▶ _WHAT TO WORK ON_: Return all lines with the word "their" in them.

▶ _RECORDS FOR THE EXERCISE_:
□ □ □ □ □ □ □
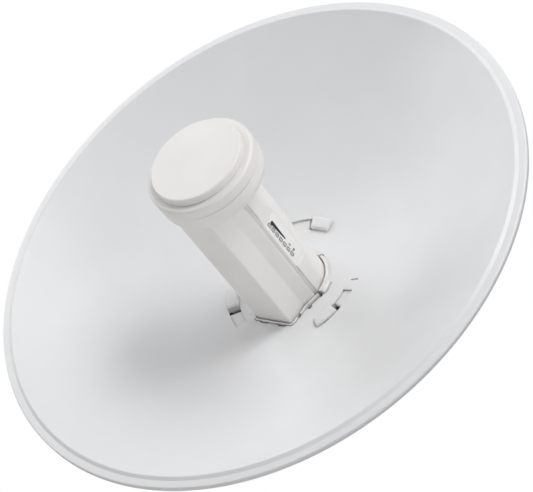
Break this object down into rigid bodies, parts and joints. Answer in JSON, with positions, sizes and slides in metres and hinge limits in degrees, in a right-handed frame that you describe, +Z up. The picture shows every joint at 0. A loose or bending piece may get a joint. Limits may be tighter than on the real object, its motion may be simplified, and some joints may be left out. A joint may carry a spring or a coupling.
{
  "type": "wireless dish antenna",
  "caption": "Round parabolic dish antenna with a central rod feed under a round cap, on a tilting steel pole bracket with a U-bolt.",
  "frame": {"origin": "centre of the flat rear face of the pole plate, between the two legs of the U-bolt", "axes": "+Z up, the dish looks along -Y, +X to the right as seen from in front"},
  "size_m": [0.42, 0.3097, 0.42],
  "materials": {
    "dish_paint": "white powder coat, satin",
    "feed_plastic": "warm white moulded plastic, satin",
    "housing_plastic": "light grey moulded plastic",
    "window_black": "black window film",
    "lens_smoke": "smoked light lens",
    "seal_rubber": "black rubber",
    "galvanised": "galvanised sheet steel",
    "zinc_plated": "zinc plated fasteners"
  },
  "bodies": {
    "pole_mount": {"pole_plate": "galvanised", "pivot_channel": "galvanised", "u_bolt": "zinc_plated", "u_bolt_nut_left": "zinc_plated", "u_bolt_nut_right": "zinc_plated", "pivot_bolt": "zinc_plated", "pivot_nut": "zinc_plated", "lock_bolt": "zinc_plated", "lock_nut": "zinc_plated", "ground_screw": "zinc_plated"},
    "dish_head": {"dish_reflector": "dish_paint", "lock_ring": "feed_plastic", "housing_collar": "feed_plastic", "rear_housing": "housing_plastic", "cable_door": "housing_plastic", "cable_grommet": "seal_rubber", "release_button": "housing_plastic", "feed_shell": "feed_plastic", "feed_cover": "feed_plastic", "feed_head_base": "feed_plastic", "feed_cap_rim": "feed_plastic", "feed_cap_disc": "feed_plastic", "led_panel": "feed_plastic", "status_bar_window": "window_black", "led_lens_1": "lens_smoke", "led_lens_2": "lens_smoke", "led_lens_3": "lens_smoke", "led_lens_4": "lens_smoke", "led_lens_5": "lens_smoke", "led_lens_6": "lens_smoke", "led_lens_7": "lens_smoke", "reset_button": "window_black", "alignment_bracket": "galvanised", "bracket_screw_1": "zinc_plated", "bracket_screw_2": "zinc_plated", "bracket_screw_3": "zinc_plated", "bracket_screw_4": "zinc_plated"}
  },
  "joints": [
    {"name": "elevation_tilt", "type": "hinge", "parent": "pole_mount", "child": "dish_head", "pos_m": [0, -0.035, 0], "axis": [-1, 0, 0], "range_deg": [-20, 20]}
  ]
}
□ □ □ □ □ □ □
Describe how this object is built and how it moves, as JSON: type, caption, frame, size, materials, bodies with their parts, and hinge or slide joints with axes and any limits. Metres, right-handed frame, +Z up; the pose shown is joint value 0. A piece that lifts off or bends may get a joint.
□ □ □ □ □ □ □
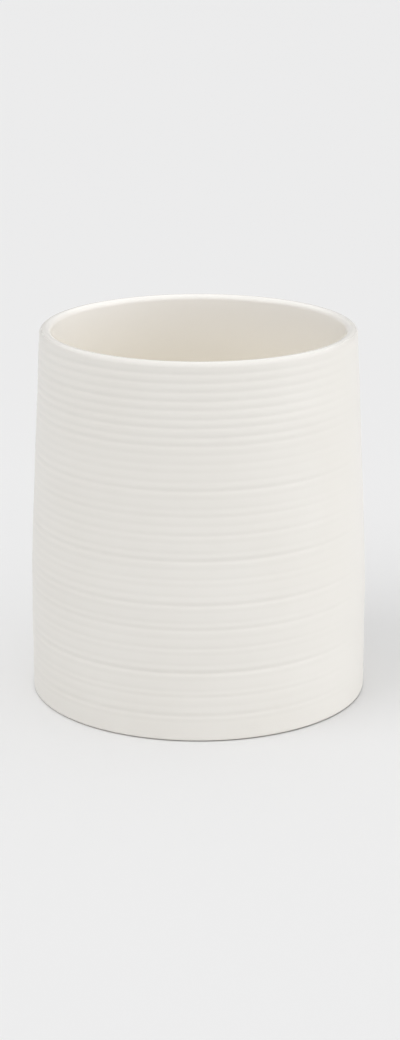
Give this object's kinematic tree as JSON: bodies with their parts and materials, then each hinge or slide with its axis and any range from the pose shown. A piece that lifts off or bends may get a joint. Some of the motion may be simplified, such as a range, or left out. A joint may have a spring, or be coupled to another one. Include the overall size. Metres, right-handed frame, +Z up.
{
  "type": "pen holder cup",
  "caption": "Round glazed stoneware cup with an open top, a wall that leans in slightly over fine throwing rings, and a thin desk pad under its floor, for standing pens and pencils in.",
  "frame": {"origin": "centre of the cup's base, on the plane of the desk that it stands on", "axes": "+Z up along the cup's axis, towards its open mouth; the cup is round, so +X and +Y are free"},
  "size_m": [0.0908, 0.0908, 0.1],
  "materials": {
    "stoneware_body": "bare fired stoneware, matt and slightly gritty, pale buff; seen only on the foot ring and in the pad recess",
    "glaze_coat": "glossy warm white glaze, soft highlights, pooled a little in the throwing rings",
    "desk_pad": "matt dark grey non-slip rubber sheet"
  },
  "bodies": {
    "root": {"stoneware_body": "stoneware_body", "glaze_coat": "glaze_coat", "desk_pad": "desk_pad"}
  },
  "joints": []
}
□ □ □ □ □ □ □
▶ _RESULT OF THIS TASK_:
Describe how this object is built and how it moves, as JSON: type, caption, frame, size, materials, bodies with their parts, and hinge or slide joints with axes and any limits. Metres, right-handed frame, +Z up; the pose shown is joint value 0. A piece that lifts off or bends may get a joint.
Give this object's kinematic tree as JSON: bodies with their parts and materials, then each hinge or slide with its axis and any range from the pose shown. A piece that lifts off or bends may get a joint. Some of the motion may be simplified, such as a range, or left out. A joint may have a spring, or be coupled to another one. Include the overall size. Metres, right-handed frame, +Z up.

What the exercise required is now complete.